What to work on:
Return the listing below word for word.
━━━━━━━━━━━━━━━━━━━━
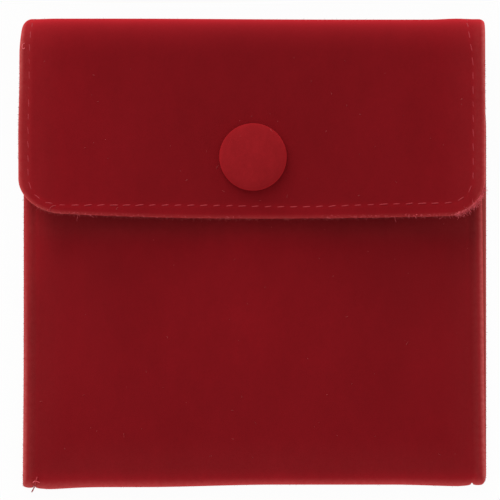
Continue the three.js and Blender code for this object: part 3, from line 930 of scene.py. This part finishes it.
def lining_material():
    material, tree = new_material("lining_suede")
    place = cloth_place(tree)
    nap = noise(tree, place, 6.0, 3.0, 0.7)
    colour = speckled(tree, ramp(tree, noise(tree, place, 0.15), 0.3, 0.7, LINING), nap, 0.14)
    frayed = calculated(tree, "MULTIPLY", stored(tree, "rim"), LINING_EDGE_SHARE)
    colour = mixed(tree, colour, LINING_EDGE, frayed)
    normal = bumped(tree, (nap, 0.05 * MM, 0.4))
    cloth_shader(tree, colour, normal, 0.85, 0.2, Sheen_Weight=0.25, Sheen_Roughness=0.5)
    return material


def thread_material():
    material, tree = new_material("topstitch_thread")
    twist = noise(tree, object_place(tree), 7.0)
    colour = ramp(tree, twist, 0.3, 0.7, THREAD)
    normal = bumped(tree, (twist, 0.05 * MM, 0.5))
    cloth_shader(tree, colour, normal, 0.6, 0.12, Sheen_Weight=0.3, Sheen_Roughness=0.4)
    return material


def fibre_material(name, colours):
    material, tree = new_material(name)
    colour = ramp(tree, noise(tree, object_place(tree), 1.3, 1.0), 0.35, 0.65, colours)
    shader(tree, Base_Color=colour, Roughness=0.8, Specular_IOR_Level=0.1)
    return material


def stiffener_material():
    material, tree = new_material("stiffener_fibre")
    felt = noise(tree, object_place(tree), 2.5, 4.0, 0.7)
    colour = ramp(tree, felt, 0.3, 0.7, STIFFENER)
    normal = bumped(tree, (felt, 0.05 * MM, 0.6))
    shader(tree, Base_Color=colour, Normal=normal, Roughness=0.95, Specular_IOR_Level=0.2)
    return material


def metal_material(name, colours, roughness):
    material, tree = new_material(name)
    worn = noise(tree, object_place(tree), 0.9, 3.0, 0.6)
    grain = noise(tree, object_place(tree, (1, 1, 6)), 8.0)
    colour = ramp(tree, worn, 0.35, 0.7, colours)
    gloss = ramp(tree, worn, 0.3, 0.75, (grey(roughness), grey(roughness + WORN_GLOSS)))
    normal = bumped(tree, (grain, 0.01 * MM, 0.3))
    shader(tree, Base_Color=colour, Normal=normal, Roughness=gloss, Metallic=1.0)
    return material


# Pressed metal and the covered cap
LATHE_SIDES = 96
ON_AXIS = 1e-7
CORNER_STEPS = 5
SHEET_METAL = 0.3 * MM
STUD_FLANGE_THICKNESS = 0.35 * MM
STUD_NECK_RADIUS = 1.65 * MM
STUD_HEAD_RADIUS = 1.95 * MM
STUD_BORE_RADIUS = 1.05 * MM
STUD_NECK_TOP = 0.4
STUD_HEAD_WIDEST = 0.72
STUD_HEAD_TAPER = 0.1 * MM
STUD_DIMPLE = (1.0 * MM, 0.75 * MM, 0.1 * MM)
SOCKET_PLATE = 0.4 * MM
SOCKET_BODY_RADIUS = 3.9 * MM
SOCKET_MOUTH_RADIUS = 2.25 * MM
SOCKET_CHAMBER_RADIUS = 2.7 * MM
SOCKET_GROOVE_RADIUS = 3.3 * MM
SOCKET_GROOVE = (0.3 * MM, 0.85 * MM)
SOCKET_BORE_RADIUS = 1.4 * MM
DOME_STEPS = 24
CAP_ROUND_STEPS = 7
CAP_RIM_HEIGHT = 0.9 * MM
CAP_COVER_THICKNESS = 0.5 * MM
CAP_FULLNESS = 2.6
CAP_TUCK_SHARE = 0.8
CAP_TURN_IN = 2.2 * MM
CAP_HEM_ROUND = 0.1 * MM
CAP_PLEATS = 26
CAP_PLEAT_HEIGHT = 0.12 * MM


def rounded(corners):
    """Profile through corners of (radius, height, rounding), the rounding in millimetres, as arcs."""
    points = []
    for k, (r, z, rounding) in enumerate(corners):
        here = np.array([r, z])
        if rounding == 0:
            points.append(here)
            continue
        before = np.array(corners[k - 1][:2]) - here
        after = np.array(corners[(k + 1) % len(corners)][:2]) - here
        start = before / np.linalg.norm(before) * rounding * MM
        end = after / np.linalg.norm(after) * rounding * MM
        for share in np.linspace(0, 1, CORNER_STEPS + 1):
            points.append(here + start * (1 - share) ** 2 + end * share**2)
    return np.array(points)


def snap_piece(name, profile, material, body, solid, pleats=None):
    """Solid turned about the snap's axis from a closed profile. Points on the axis are shared."""
    turns = np.arange(LATHE_SIDES) * 2 * math.pi / LATHE_SIDES
    pleats = np.zeros(len(profile)) if pleats is None else pleats
    verts = []
    rings = []
    for (r, z), pleat in zip(profile, pleats):
        start = len(verts)
        if r < ON_AXIS:
            verts.append((snap_x, snap_y, z))
            rings.append([start] * LATHE_SIDES)
            continue
        lift = pleat * (1 + np.cos(turns * CAP_PLEATS)) / 2
        verts.extend(zip(snap_x + r * np.cos(turns), snap_y + r * np.sin(turns), z + lift))
        rings.append(list(range(start, start + LATHE_SIDES)))
    faces = []
    for corners in round_faces(np.array(rings + rings[:1])):
        kept = [c for n, c in enumerate(corners) if c != corners[n - 1]]
        if len(kept) > 2:
            faces.append(kept)
    piece = new_piece(name, verts, faces, material)
    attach(piece, body)
    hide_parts(solid)


def dome(radius, base, crown):
    """Points of a low, full dome from its widest ring up to the crown."""
    turns = np.linspace(0, math.pi / 2, DOME_STEPS + 1)
    across = radius * np.cos(turns) ** (2 / CAP_FULLNESS)
    across[-1] = 0
    return np.stack([across, base + (crown - base) * np.sin(turns) ** (2 / CAP_FULLNESS)], axis=-1)


def make_cap(material):
    """Velvet drawn over the cap and gathered in small pleats under its rim."""
    bottom = cap_low.z
    widest = bottom + CAP_RIM_HEIGHT
    inside = dome(cap_radius - CAP_COVER_THICKNESS, widest, cap_high.z - CAP_COVER_THICKNESS)[::-1]
    hem = cap_radius - CAP_TURN_IN
    tucked = [
        (cap_radius - CAP_RIM_HEIGHT * CAP_TUCK_SHARE, bottom + CAP_COVER_THICKNESS),
        (hem, bottom + CAP_COVER_THICKNESS),
        (hem - CAP_HEM_ROUND, bottom + CAP_COVER_THICKNESS / 2),
        (hem, bottom),
    ]
    turns = np.linspace(0, math.pi / 2, CAP_ROUND_STEPS + 1)[:-1]
    under_r = cap_radius - CAP_RIM_HEIGHT * (1 - np.sin(turns))
    under = np.stack([under_r, widest - CAP_RIM_HEIGHT * np.cos(turns)], axis=-1)
    profile = np.concatenate([inside, tucked, under, dome(cap_radius, widest, cap_high.z)])
    first = len(inside) + len(tucked) - 1
    pleats = np.zeros(len(profile))
    pleats[first : first + len(under) - 1] = CAP_PLEAT_HEIGHT
    snap_piece("cap_velvet", profile, material, "flap", "cap_cover", pleats)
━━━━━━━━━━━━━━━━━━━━
Result:
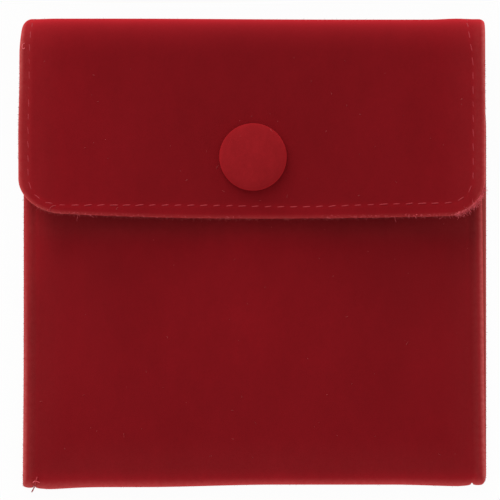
Continue the three.js and Blender code for this object: part 3, from line 930 of scene.py. This part finishes it.
def lining_material():
    material, tree = new_material("lining_suede")
    place = cloth_place(tree)
    nap = noise(tree, place, 6.0, 3.0, 0.7)
    colour = speckled(tree, ramp(tree, noise(tree, place, 0.15), 0.3, 0.7, LINING), nap, 0.14)
    frayed = calculated(tree, "MULTIPLY", stored(tree, "rim"), LINING_EDGE_SHARE)
    colour = mixed(tree, colour, LINING_EDGE, frayed)
    normal = bumped(tree, (nap, 0.05 * MM, 0.4))
    cloth_shader(tree, colour, normal, 0.85, 0.2, Sheen_Weight=0.25, Sheen_Roughness=0.5)
    return material


def thread_material():
    material, tree = new_material("topstitch_thread")
    twist = noise(tree, object_place(tree), 7.0)
    colour = ramp(tree, twist, 0.3, 0.7, THREAD)
    normal = bumped(tree, (twist, 0.05 * MM, 0.5))
    cloth_shader(tree, colour, normal, 0.6, 0.12, Sheen_Weight=0.3, Sheen_Roughness=0.4)
    return material


def fibre_material(name, colours):
    material, tree = new_material(name)
    colour = ramp(tree, noise(tree, object_place(tree), 1.3, 1.0), 0.35, 0.65, colours)
    shader(tree, Base_Color=colour, Roughness=0.8, Specular_IOR_Level=0.1)
    return material


def stiffener_material():
    material, tree = new_material("stiffener_fibre")
    felt = noise(tree, object_place(tree), 2.5, 4.0, 0.7)
    colour = ramp(tree, felt, 0.3, 0.7, STIFFENER)
    normal = bumped(tree, (felt, 0.05 * MM, 0.6))
    shader(tree, Base_Color=colour, Normal=normal, Roughness=0.95, Specular_IOR_Level=0.2)
    return material


def metal_material(name, colours, roughness):
    material, tree = new_material(name)
    worn = noise(tree, object_place(tree), 0.9, 3.0, 0.6)
    grain = noise(tree, object_place(tree, (1, 1, 6)), 8.0)
    colour = ramp(tree, worn, 0.35, 0.7, colours)
    gloss = ramp(tree, worn, 0.3, 0.75, (grey(roughness), grey(roughness + WORN_GLOSS)))
    normal = bumped(tree, (grain, 0.01 * MM, 0.3))
    shader(tree, Base_Color=colour, Normal=normal, Roughness=gloss, Metallic=1.0)
    return material


# Pressed metal and the covered cap
LATHE_SIDES = 96
ON_AXIS = 1e-7
CORNER_STEPS = 5
SHEET_METAL = 0.3 * MM
STUD_FLANGE_THICKNESS = 0.35 * MM
STUD_NECK_RADIUS = 1.65 * MM
STUD_HEAD_RADIUS = 1.95 * MM
STUD_BORE_RADIUS = 1.05 * MM
STUD_NECK_TOP = 0.4
STUD_HEAD_WIDEST = 0.72
STUD_HEAD_TAPER = 0.1 * MM
STUD_DIMPLE = (1.0 * MM, 0.75 * MM, 0.1 * MM)
SOCKET_PLATE = 0.4 * MM
SOCKET_BODY_RADIUS = 3.9 * MM
SOCKET_MOUTH_RADIUS = 2.25 * MM
SOCKET_CHAMBER_RADIUS = 2.7 * MM
SOCKET_GROOVE_RADIUS = 3.3 * MM
SOCKET_GROOVE = (0.3 * MM, 0.85 * MM)
SOCKET_BORE_RADIUS = 1.4 * MM
DOME_STEPS = 24
CAP_ROUND_STEPS = 7
CAP_RIM_HEIGHT = 0.9 * MM
CAP_COVER_THICKNESS = 0.5 * MM
CAP_FULLNESS = 2.6
CAP_TUCK_SHARE = 0.8
CAP_TURN_IN = 2.2 * MM
CAP_HEM_ROUND = 0.1 * MM
CAP_PLEATS = 26
CAP_PLEAT_HEIGHT = 0.12 * MM


def rounded(corners):
    """Profile through corners of (radius, height, rounding), the rounding in millimetres, as arcs."""
    points = []
    for k, (r, z, rounding) in enumerate(corners):
        here = np.array([r, z])
        if rounding == 0:
            points.append(here)
            continue
        before = np.array(corners[k - 1][:2]) - here
        after = np.array(corners[(k + 1) % len(corners)][:2]) - here
        start = before / np.linalg.norm(before) * rounding * MM
        end = after / np.linalg.norm(after) * rounding * MM
        for share in np.linspace(0, 1, CORNER_STEPS + 1):
            points.append(here + start * (1 - share) ** 2 + end * share**2)
    return np.array(points)


def snap_piece(name, profile, material, body, solid, pleats=None):
    """Solid turned about the snap's axis from a closed profile. Points on the axis are shared."""
    turns = np.arange(LATHE_SIDES) * 2 * math.pi / LATHE_SIDES
    pleats = np.zeros(len(profile)) if pleats is None else pleats
    verts = []
    rings = []
    for (r, z), pleat in zip(profile, pleats):
        start = len(verts)
        if r < ON_AXIS:
            verts.append((snap_x, snap_y, z))
            rings.append([start] * LATHE_SIDES)
            continue
        lift = pleat * (1 + np.cos(turns * CAP_PLEATS)) / 2
        verts.extend(zip(snap_x + r * np.cos(turns), snap_y + r * np.sin(turns), z + lift))
        rings.append(list(range(start, start + LATHE_SIDES)))
    faces = []
    for corners in round_faces(np.array(rings + rings[:1])):
        kept = [c for n, c in enumerate(corners) if c != corners[n - 1]]
        if len(kept) > 2:
            faces.append(kept)
    piece = new_piece(name, verts, faces, material)
    attach(piece, body)
    hide_parts(solid)


def dome(radius, base, crown):
    """Points of a low, full dome from its widest ring up to the crown."""
    turns = np.linspace(0, math.pi / 2, DOME_STEPS + 1)
    across = radius * np.cos(turns) ** (2 / CAP_FULLNESS)
    across[-1] = 0
    return np.stack([across, base + (crown - base) * np.sin(turns) ** (2 / CAP_FULLNESS)], axis=-1)


def make_cap(material):
    """Velvet drawn over the cap and gathered in small pleats under its rim."""
    bottom = cap_low.z
    widest = bottom + CAP_RIM_HEIGHT
    inside = dome(cap_radius - CAP_COVER_THICKNESS, widest, cap_high.z - CAP_COVER_THICKNESS)[::-1]
    hem = cap_radius - CAP_TURN_IN
    tucked = [
        (cap_radius - CAP_RIM_HEIGHT * CAP_TUCK_SHARE, bottom + CAP_COVER_THICKNESS),
        (hem, bottom + CAP_COVER_THICKNESS),
        (hem - CAP_HEM_ROUND, bottom + CAP_COVER_THICKNESS / 2),
        (hem, bottom),
    ]
    turns = np.linspace(0, math.pi / 2, CAP_ROUND_STEPS + 1)[:-1]
    under_r = cap_radius - CAP_RIM_HEIGHT * (1 - np.sin(turns))
    under = np.stack([under_r, widest - CAP_RIM_HEIGHT * np.cos(turns)], axis=-1)
    profile = np.concatenate([inside, tucked, under, dome(cap_radius, widest, cap_high.z)])
    first = len(inside) + len(tucked) - 1
    pleats = np.zeros(len(profile))
    pleats[first : first + len(under) - 1] = CAP_PLEAT_HEIGHT
    snap_piece("cap_velvet", profile, material, "flap", "cap_cover", pleats)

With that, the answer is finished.